▸ **AVAILABLE DATA**

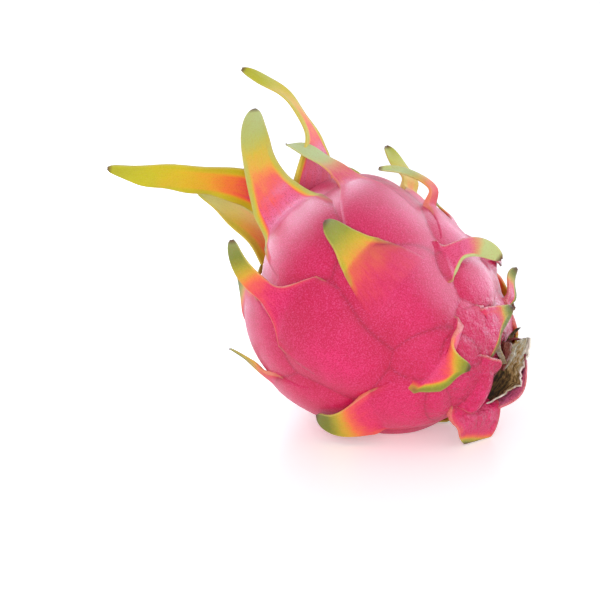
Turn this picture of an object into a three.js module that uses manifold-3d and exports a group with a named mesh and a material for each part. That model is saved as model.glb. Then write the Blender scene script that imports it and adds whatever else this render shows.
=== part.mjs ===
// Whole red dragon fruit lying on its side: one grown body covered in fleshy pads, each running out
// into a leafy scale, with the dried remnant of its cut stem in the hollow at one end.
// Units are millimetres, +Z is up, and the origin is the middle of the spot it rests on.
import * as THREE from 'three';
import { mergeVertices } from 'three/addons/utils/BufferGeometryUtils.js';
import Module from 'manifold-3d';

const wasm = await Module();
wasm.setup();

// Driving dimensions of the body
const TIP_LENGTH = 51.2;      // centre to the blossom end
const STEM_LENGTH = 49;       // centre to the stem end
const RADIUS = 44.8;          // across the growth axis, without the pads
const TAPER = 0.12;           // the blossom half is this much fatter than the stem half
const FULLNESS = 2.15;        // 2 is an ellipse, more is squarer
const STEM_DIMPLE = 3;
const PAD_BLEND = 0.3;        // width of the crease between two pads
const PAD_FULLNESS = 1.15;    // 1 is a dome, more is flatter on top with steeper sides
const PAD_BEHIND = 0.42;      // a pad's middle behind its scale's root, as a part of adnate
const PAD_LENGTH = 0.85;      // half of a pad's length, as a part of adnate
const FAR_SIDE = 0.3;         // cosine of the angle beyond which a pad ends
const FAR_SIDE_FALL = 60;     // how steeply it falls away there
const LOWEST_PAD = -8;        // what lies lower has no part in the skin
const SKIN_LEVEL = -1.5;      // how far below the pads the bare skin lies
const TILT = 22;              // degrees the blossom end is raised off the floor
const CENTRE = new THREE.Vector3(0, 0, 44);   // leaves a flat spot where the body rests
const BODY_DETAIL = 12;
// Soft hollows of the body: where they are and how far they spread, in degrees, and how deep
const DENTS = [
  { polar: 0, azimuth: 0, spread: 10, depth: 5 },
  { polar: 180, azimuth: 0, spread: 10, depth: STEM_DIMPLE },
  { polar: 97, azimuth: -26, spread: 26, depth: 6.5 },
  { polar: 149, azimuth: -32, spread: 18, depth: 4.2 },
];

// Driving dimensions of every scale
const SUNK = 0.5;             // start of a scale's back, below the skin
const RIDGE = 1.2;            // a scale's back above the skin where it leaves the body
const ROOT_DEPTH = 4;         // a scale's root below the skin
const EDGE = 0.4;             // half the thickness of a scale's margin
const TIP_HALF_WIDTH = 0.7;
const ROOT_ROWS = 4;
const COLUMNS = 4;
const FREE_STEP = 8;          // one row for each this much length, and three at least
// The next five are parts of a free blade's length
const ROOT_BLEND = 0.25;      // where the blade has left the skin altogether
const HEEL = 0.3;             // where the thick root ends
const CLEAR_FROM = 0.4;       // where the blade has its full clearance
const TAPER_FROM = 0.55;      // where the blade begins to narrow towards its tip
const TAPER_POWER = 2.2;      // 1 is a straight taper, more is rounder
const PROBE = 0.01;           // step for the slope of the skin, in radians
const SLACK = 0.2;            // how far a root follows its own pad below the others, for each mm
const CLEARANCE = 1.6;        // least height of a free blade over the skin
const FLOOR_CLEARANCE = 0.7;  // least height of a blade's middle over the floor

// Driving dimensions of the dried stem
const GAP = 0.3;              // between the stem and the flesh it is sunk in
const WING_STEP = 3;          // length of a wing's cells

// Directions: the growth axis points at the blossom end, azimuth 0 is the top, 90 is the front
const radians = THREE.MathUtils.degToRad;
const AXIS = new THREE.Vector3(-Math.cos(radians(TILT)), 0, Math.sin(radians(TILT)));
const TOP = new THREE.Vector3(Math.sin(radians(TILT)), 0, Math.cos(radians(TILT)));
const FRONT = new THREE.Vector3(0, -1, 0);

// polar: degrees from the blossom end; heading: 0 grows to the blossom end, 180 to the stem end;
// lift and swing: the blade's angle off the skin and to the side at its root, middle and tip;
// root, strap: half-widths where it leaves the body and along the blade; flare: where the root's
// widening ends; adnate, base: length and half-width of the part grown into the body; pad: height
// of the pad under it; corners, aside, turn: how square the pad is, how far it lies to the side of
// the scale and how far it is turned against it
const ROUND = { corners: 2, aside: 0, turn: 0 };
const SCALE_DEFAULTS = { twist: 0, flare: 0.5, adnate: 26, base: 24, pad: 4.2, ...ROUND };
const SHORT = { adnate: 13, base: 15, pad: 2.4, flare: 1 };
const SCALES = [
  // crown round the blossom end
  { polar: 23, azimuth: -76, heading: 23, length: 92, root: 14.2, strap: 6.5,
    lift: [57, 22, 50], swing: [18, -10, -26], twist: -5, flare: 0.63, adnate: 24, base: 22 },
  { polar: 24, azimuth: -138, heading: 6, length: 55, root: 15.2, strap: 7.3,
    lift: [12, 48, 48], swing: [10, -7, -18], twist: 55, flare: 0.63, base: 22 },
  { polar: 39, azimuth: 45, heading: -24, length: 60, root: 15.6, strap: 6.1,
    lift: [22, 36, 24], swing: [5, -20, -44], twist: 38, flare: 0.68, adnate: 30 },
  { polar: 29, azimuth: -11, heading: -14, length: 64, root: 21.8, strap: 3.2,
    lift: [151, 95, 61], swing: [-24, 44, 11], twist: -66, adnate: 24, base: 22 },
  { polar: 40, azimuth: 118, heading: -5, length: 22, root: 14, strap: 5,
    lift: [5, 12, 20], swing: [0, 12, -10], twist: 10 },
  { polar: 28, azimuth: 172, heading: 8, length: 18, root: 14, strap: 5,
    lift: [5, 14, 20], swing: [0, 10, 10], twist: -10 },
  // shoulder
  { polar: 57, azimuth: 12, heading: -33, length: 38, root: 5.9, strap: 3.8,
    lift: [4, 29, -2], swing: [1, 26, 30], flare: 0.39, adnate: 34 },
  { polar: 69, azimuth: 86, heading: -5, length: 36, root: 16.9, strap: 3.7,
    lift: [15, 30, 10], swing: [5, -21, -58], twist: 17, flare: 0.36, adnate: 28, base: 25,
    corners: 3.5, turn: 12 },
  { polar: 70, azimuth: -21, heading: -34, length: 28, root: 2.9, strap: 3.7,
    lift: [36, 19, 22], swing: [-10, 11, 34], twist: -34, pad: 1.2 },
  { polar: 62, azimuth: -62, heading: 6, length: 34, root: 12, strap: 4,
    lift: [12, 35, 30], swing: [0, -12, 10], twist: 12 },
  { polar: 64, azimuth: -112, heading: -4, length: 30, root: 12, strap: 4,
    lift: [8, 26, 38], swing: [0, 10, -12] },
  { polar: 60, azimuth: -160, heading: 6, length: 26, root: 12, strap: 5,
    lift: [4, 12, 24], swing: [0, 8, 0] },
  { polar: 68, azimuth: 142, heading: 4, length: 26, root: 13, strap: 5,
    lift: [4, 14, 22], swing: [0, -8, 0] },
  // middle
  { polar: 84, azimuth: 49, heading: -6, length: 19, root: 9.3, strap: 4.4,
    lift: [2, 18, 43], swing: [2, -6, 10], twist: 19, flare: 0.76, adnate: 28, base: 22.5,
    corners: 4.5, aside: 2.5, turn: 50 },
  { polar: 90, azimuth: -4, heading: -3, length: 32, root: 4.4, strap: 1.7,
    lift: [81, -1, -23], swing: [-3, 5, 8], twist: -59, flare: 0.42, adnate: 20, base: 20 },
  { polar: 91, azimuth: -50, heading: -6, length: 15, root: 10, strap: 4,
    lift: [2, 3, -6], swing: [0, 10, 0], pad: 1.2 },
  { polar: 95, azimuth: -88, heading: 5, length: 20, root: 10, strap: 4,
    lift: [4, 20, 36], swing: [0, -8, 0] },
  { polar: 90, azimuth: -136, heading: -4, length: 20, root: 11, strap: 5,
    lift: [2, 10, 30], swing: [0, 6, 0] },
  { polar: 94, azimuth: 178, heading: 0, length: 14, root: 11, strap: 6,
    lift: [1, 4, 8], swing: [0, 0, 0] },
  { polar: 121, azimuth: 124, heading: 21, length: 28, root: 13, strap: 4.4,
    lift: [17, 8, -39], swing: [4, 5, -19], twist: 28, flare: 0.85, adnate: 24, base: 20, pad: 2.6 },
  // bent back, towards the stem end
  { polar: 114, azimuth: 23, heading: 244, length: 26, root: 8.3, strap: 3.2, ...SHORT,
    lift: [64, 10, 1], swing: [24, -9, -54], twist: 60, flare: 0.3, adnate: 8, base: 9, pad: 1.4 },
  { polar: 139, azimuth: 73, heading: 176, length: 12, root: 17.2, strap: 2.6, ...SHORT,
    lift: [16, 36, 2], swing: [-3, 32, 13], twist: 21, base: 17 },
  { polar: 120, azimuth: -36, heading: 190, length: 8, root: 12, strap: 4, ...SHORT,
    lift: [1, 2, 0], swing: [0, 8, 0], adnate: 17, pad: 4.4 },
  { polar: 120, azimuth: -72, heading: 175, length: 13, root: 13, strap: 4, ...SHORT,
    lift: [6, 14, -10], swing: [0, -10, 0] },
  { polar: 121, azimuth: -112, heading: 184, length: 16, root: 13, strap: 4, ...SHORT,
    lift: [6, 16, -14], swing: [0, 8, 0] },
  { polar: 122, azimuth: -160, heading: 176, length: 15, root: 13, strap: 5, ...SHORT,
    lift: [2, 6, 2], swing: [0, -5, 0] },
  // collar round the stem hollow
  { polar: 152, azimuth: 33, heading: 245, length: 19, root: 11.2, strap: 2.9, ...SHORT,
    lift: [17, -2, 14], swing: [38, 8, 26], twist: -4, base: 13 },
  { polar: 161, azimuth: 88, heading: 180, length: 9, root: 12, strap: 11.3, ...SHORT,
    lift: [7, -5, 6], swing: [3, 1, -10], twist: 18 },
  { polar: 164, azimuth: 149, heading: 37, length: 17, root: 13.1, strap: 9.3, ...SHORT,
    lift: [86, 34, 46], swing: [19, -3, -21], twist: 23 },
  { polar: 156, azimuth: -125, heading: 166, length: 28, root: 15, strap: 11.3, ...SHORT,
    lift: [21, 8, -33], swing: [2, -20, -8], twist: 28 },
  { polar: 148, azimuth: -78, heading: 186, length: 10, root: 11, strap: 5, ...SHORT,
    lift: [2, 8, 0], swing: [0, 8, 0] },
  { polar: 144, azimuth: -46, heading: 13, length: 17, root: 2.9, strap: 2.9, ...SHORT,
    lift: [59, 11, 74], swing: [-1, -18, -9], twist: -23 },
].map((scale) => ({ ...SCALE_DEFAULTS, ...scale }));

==

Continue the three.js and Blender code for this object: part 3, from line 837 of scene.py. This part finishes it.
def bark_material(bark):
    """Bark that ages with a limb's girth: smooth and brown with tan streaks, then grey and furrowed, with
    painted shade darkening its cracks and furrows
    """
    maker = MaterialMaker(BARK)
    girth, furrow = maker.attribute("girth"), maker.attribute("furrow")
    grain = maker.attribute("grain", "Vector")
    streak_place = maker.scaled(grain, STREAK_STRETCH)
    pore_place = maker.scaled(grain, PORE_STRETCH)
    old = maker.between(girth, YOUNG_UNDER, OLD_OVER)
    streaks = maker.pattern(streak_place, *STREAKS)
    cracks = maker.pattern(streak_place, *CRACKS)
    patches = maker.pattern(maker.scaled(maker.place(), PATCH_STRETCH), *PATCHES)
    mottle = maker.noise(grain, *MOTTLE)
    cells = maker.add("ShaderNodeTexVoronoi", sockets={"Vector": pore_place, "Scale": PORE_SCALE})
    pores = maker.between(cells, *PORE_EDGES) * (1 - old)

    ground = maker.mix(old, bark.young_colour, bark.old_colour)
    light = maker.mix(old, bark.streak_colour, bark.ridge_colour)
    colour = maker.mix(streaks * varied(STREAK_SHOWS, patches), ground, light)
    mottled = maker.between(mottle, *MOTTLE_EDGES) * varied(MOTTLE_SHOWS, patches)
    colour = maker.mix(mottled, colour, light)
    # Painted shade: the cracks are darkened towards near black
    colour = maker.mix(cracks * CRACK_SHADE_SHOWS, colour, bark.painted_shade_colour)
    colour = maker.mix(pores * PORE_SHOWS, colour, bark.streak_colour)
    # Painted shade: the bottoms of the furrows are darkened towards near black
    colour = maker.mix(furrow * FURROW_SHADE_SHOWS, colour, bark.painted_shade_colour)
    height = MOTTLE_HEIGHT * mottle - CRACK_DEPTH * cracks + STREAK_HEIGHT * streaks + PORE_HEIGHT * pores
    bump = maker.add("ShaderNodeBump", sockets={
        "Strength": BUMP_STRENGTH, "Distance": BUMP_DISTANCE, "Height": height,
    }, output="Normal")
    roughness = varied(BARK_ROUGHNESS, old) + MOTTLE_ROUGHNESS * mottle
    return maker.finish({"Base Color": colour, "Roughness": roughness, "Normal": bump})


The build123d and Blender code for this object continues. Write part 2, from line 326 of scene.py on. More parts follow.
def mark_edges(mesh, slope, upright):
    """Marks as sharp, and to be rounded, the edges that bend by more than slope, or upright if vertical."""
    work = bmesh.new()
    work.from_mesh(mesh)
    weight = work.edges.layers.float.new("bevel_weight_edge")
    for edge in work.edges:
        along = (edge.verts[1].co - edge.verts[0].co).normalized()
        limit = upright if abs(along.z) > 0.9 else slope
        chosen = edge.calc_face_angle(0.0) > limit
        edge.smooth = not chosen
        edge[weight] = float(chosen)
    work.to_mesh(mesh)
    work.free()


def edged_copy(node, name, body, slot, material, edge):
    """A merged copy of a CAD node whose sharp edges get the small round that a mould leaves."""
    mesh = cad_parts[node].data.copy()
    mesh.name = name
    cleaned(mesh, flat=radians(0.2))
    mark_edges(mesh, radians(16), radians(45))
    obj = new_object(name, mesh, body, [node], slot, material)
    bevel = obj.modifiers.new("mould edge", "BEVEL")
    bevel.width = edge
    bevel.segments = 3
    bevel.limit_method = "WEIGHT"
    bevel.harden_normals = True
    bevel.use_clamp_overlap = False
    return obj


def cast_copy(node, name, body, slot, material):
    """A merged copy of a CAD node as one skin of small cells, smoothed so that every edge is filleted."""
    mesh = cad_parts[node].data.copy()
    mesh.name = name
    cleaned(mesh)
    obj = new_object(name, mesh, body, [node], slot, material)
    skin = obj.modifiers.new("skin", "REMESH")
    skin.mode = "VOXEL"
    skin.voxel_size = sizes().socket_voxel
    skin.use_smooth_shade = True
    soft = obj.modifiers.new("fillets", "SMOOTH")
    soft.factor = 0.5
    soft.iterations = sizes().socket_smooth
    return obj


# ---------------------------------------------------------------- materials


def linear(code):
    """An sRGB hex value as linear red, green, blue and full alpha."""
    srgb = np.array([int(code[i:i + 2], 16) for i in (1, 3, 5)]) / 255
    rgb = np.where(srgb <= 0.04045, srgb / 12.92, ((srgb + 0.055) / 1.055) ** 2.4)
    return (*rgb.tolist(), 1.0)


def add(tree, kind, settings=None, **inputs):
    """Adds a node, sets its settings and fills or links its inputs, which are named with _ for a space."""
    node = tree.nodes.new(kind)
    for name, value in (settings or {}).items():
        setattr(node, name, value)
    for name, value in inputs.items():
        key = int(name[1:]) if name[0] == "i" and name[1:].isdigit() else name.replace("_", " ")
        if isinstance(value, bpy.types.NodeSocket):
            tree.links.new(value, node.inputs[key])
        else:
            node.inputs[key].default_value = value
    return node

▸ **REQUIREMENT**
Looking at the data above, return every line from the one with "Turn this picture" down to the one with "wasm.setup();", exactly and inclusively.

▸ **THE REPLY**
Turn this picture of an object into a three.js module that uses manifold-3d and exports a group with a named mesh and a material for each part. That model is saved as model.glb. Then write the Blender scene script that imports it and adds whatever else this render shows.
=== part.mjs ===
// Whole red dragon fruit lying on its side: one grown body covered in fleshy pads, each running out
// into a leafy scale, with the dried remnant of its cut stem in the hollow at one end.
// Units are millimetres, +Z is up, and the origin is the middle of the spot it rests on.
import * as THREE from 'three';
import { mergeVertices } from 'three/addons/utils/BufferGeometryUtils.js';
import Module from 'manifold-3d';

const wasm = await Module();
wasm.setup();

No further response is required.